A Carrier Detected for Three Decades —
On January 16, 1978, Ward Christensen started his Monday trying to dig himself out of a snowstorm. Unable to successfully do so to commute out to his job as an IBM sales engineer, he went back inside and talked to his friend Randy Suess, a fellow member of the Chicago Area Computer Hobbyist Exchange. Ward had been on an Arpanet-based mailing list where it had been postulated that these new modems and a kit computer could be combined to make some sort of computer answering machine. Nobody, however, had sat down and actually done it. Ward and Randy cooked up an idea to make one of these computer answering machines/bulletin boards as a project. Having previously come up with the XMODEM protocol for transferring binary files dependably over modems, Ward was just the guy to get cracking on it, and Randy, a tech and chip geek, was just the the guy to build the hardware it’d run on. Ward started on the code and Randy the hardware, and within a few days they had a rough prototype. By two weeks, it was working enough to let people test it, and 312-545-8086 got you the first Computerized Bulletin Board System, CBBS.

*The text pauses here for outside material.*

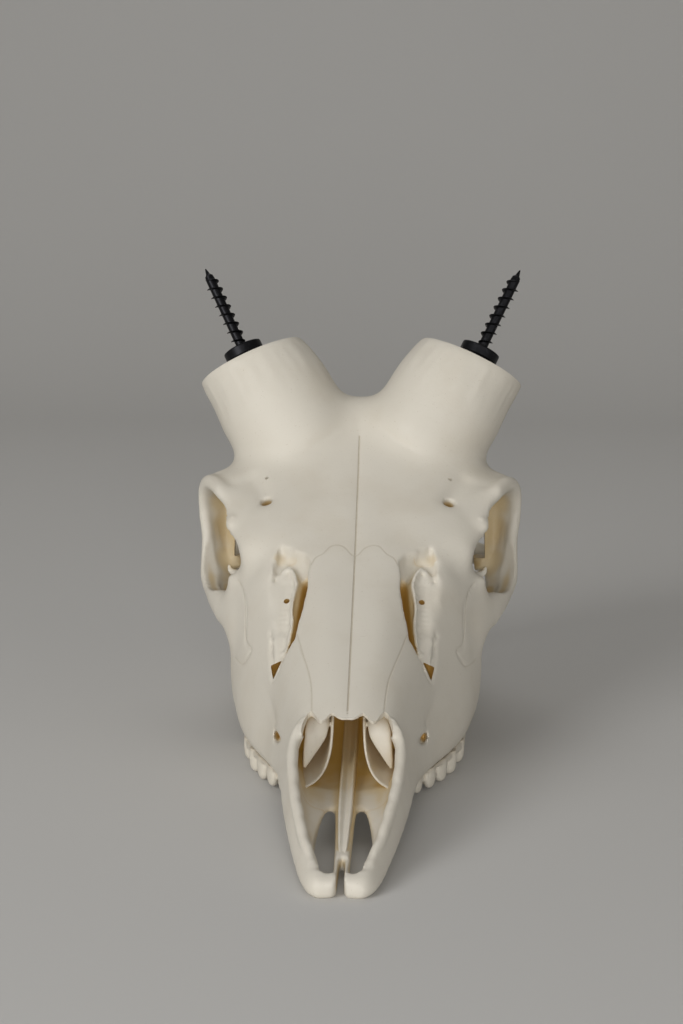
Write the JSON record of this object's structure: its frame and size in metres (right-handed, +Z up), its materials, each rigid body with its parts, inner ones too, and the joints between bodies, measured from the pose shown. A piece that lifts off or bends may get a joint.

As Ward mentioned in his interview when I visited him in 2002, testing continued for some time, and since they didn’t think anyone would believe they got it running in two weeks, they made it four, and ever since then the official birthday/anniversary of the first Bulletin Board System is February 16th, 1978.
30 years ago today.
Bear in mind that in 1978 there weren’t many auto-answering modems; this was a time when Ward had a second trash can in his office, to put on top of the acoustic coupler modem so that ambient room noise wouldn’t corrupt the data. The solution to auto-answering was this: a ring detect circuit built by Randy would reset the machine, making it restart and run the CBBS program, which would then pick up the phone. Time from machine reset to blasting a carrier down the line: two rings.
In a stroke of luck, the first BBS was attached to a line printer so that Ward could do bug-fixing and see how the BBS was running. These thermal paper rolls, records of the first few months of the first BBS, have been entrusted to my care for now and I’ve been transcribing them. You can actually browse these scrolls now. I have a bunch to finish. I think I should make them a priority…
CBBS as a board went down in the 1990s. A version of it is online as a webforum. Ward started running his own BBS, the Ward Board, for a number of years; it has also gone down but he was kind enough to give me some samples of the last years of that BBS.
Both men have been “done” with the whole BBS thing for many years; they haven’t talked in a long time. But Randy was kind enough to sit for an interview and Ward has been really gracious over the years in getting me artifacts and discussing it and helping people with their questions about it. There’s something surreal about the co-creator of the BBS posting on Slashdot but that’s what happens when we go from amoeba to alpha centauri in a couple generations.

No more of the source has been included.